Había yo medio decidido
escribir sobre los titiriteros, los unos y los otros: los de “gora alka-eta”, pobres
sociópatas de manual, y los del “no a la guerra”, sí, los cobardes,
autocomplacidos y elegantes goyescos (jamás ninguno dijo nada en el festival de
San Sebastián sobre los asesinatos, ochenta y tantos, que eta perpetró en las
calles de dicha ciudad), cuando de repente, o sea, al tenazón, aparece la gran
noticia, las ondas gravitacionales, que fíjense si será un acontemiento
impresionante que hasta los medios de información general, infestados a diario
de políticos corruptos, economistas-alarmistas y futbolistas álalos, la han
llevado a sus portadas. Total, que me dije: no hay color.

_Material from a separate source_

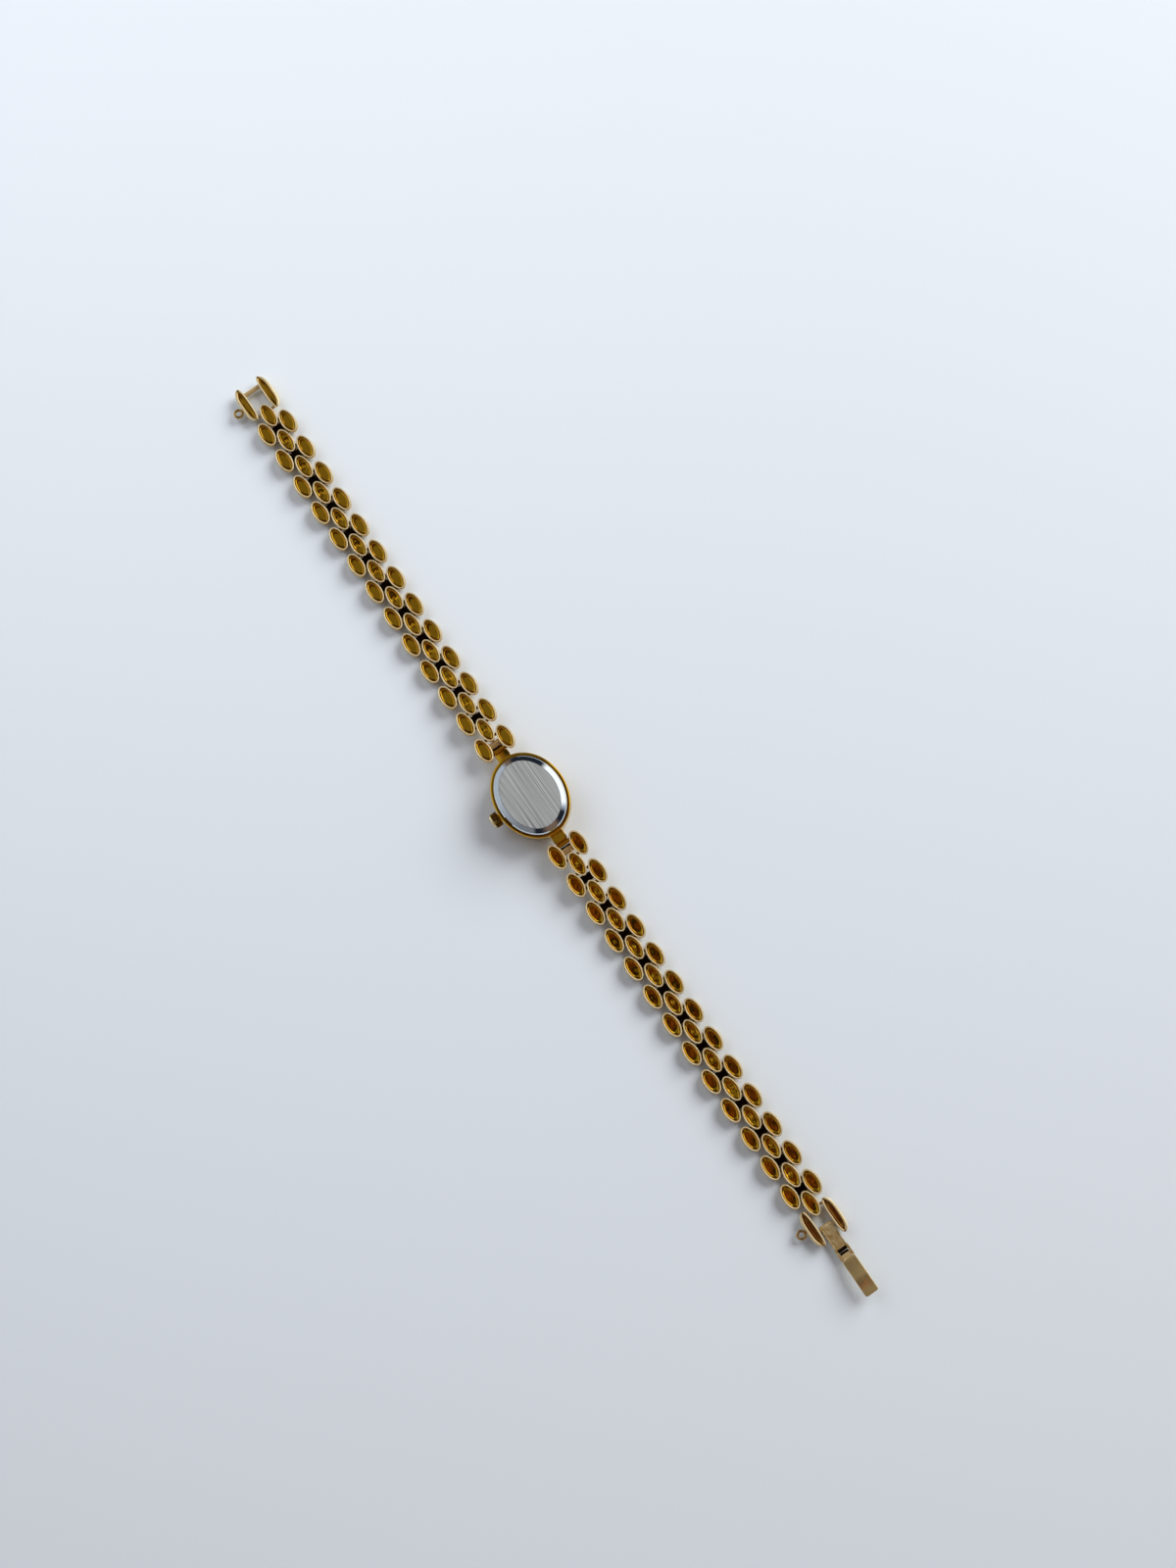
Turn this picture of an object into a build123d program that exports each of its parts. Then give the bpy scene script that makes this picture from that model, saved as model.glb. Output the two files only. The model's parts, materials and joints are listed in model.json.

Sé que este no es sitio para hablar de los
pormenores de tan extraordinario evento, pero sí para hacerlo del genio que
hace un siglo justo predijo su existencia, Einstein, la más grande inteligencia
que vieran los siglos (para Cela es Quevedo, pero no podemos compararlos: son
conjuntos disjuntos). Han sido tantas las veces que les he dado la paliza
hablándoles del portentoso talento de don Albert (el llamado “principio” de
equivalencia entre un campo gravitatorio, el nuestro por ejemplo, y el
movimiento uniformemente acelerado, es la cumbre del pensamiento humano), que
me parecía una falta de cortesía no hacerlo el día en que, gracias a “sus”
ondas gravitacionales, se acaba de iniciar “una nueva forma de mirar el
universo”, según Stephen Hawking, del que desgraciadamente no podemos decir aquello
de que tampoco es manco, y al cual, bendito sea, le debo todo lo que sé sobre
el Einstein científico, faceta por la que es “patrimonio de la humanidad”, claro
es, y no por su comportamiento como padre y esposo, que eso es harina de otro
costal: se puede perfectamente ser un sabio sin necesidad de ser un santo,
faltaría más, aunque dudo yo mucho que fuera persona dañina (que decía mi madre)
un hombre capaz de decir cosa semejante: “Sólo una vida vivida para los demás
merece ser vivida”. O esto otro: “La madurez llega cuando uno comienza a
preocuparse por los demás más que por uno mismo”.
Dicho lo cual, lo que a mí me fascina del
personaje es su forma de pensar. Había dicho otro genio, Wittgenstein: “Los
límites de mi lenguaje son los límites de mi pensamiento”. Pues bien, llega su
amigo Albert (fueron amigos: “Las montañas se comunican por las cumbres”,
Nietzche) y se lo carga de un plumazo: “Raramente pienso con palabras. Tengo
una especial facilidad para visualizar cómo suceden las cosas. Expresarlas luego
en fórmulas matemáticas me cuesta mucho trabajo”. O sea, que la imaginación,
“la loca de la casa”, según J. A. Marina, fue su principal herramienta. No me
extraña nada: “La imaginación es más importante que el conocimiento: abarca el
universo entero”, dijera.
En fin, que ahora entenderán la pena que me
embargó cuando escuché decir a un físico de la misma universidad USA donde
enseñase nuestro hombre, Princeton, que
don Albert se pasó los últimos años buscando inútilmente la forma de conjugar la
teoría atómica con la de la relatividad. Le está bien empleado. No haber dicho
lo que dijo: “Lo más incomprensible del mundo es que sea comprensible”.
“Me siento
tan inmerso en todo lo que existe, que no me importa nada mi propia
individualidad”. Fue su única religión.